Task to carry out>
Scan the listing below and copy every line holding "Blender".

Source material>
┌──
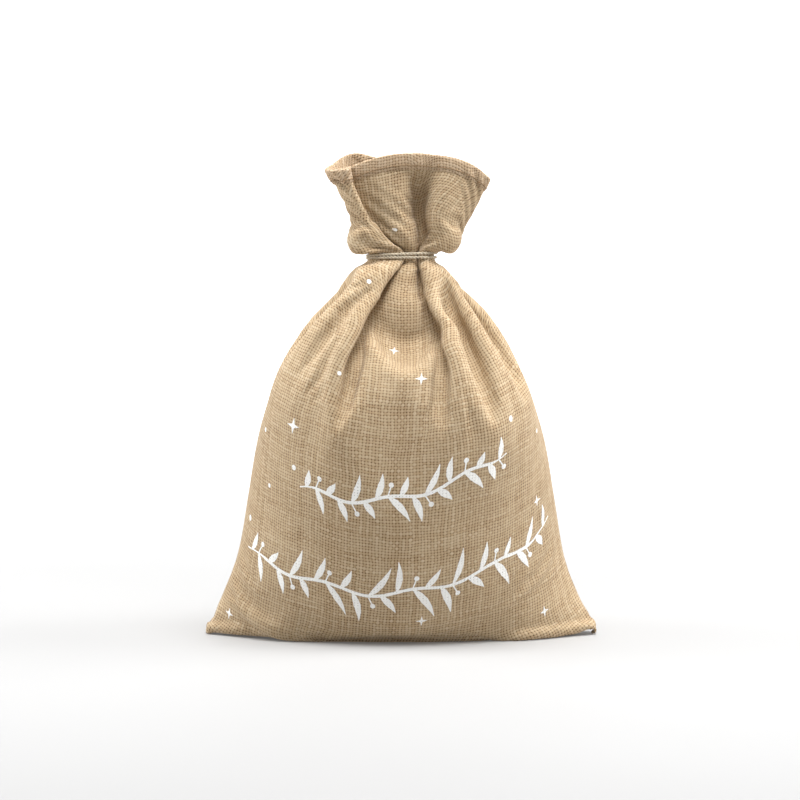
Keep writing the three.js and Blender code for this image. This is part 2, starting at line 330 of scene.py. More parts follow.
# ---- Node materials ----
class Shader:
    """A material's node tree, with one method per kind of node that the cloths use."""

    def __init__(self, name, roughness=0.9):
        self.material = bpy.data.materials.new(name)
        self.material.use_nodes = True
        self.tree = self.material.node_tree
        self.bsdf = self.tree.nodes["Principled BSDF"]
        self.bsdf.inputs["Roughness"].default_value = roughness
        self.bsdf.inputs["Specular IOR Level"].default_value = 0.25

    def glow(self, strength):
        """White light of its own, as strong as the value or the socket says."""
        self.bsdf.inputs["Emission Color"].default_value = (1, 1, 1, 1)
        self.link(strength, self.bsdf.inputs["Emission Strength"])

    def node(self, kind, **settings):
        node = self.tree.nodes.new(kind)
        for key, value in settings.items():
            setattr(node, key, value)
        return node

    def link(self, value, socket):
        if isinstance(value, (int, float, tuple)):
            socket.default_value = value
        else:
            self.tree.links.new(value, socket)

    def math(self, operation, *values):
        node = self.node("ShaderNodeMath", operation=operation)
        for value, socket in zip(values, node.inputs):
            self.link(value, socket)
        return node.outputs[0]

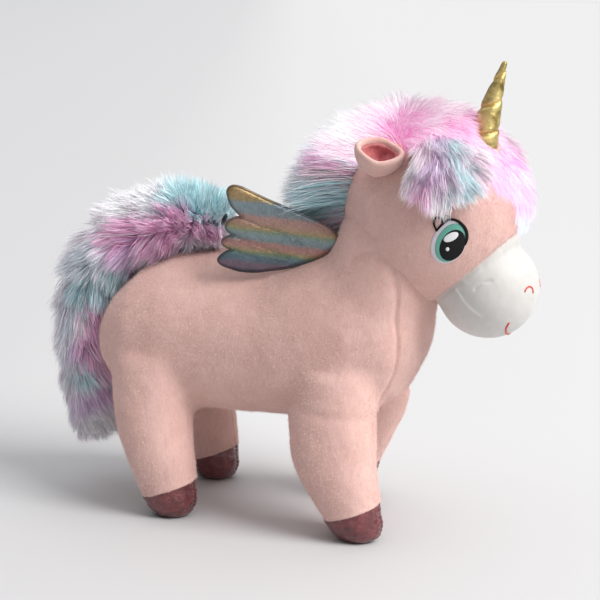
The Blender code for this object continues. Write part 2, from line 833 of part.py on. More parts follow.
└──
Task solution>
Keep writing the three.js and Blender code for this image. This is part 2, starting at line 330 of scene.py. More parts follow.
The Blender code for this object continues. Write part 2, from line 833 of part.py on. More parts follow.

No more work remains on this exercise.